In fact the only major feature still in original 7th Century condition is the apse mosaic behind the altar, which shows Saint Agnes flanked by Pope Honorius (holding a model of the church) and another pope whose identity I have not been able to find. Since it dates from his time, we may suppose that the picture of Honorius is a likeness. Honorius is mostly known now for his unsuccessful attempts to resolve the long-running controversies about the nature of Christ, and whether Christ had separate divine and human energies. His efforts earned him little gratitude.

Sant'Agnese
Apse mosaic, Church of Sant’Agnese.
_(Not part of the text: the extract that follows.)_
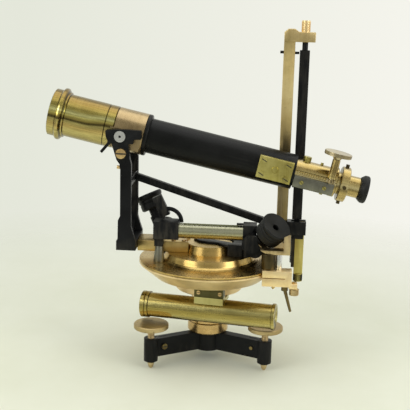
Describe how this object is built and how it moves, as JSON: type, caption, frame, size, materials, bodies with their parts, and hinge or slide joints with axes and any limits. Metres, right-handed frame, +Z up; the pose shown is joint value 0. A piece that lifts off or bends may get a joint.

Fujifilm GFX 50R camera, Fujifilm GF32-64mm R LM WR lens (click to enlarge).
Sant'Agnese
Apse mosaic, Church of Sant’Agnese. Fujifilm GFX 50R camera, Fujifilm GF32-64mm R LM WR lens (click to enlarge).

Agnes was a particularly popular saint, whose portfolios included being the patron of young girls. One of the traditions associated with her is that a young girl who prayed to St Agnes on the eve of her feast day would dream of her future husband. This is the subject of one of Keats’s finest poems, The Eve of St Agnes.

Due to her association with innocence and virginity – and also, one suspects, to a coincidental Latin pun on her name (agnus meaning “lamb”) – Sant’Agnese is often shown accompanied by lambs. One tradition still celebrated at the church is that on her feast day, two lambs are brought there to be blessed by the Pope. When the lambs are later shorn, the wool is used to weave the pallia, white bands worn around the neck, which are presented to newly-appointed bishops.

The area which includes the Mausoleum of Santa Costanza, the church of Sant’Agnese, the archaeological remains of the basilica and – incongruously – the Sant’Agnese Tennis Club covers a large urban block, and you can still visit the catacombs underneath, although we have yet to do so.

The last couple of times we have visited, it was noisy, chaotic and very hot outside. Inside both buildings it was cool and quiet, and the cherubs and saints looked down benignly on the few visitors that had found their way into the shadows, just as they would have done for over fourteen hundred years.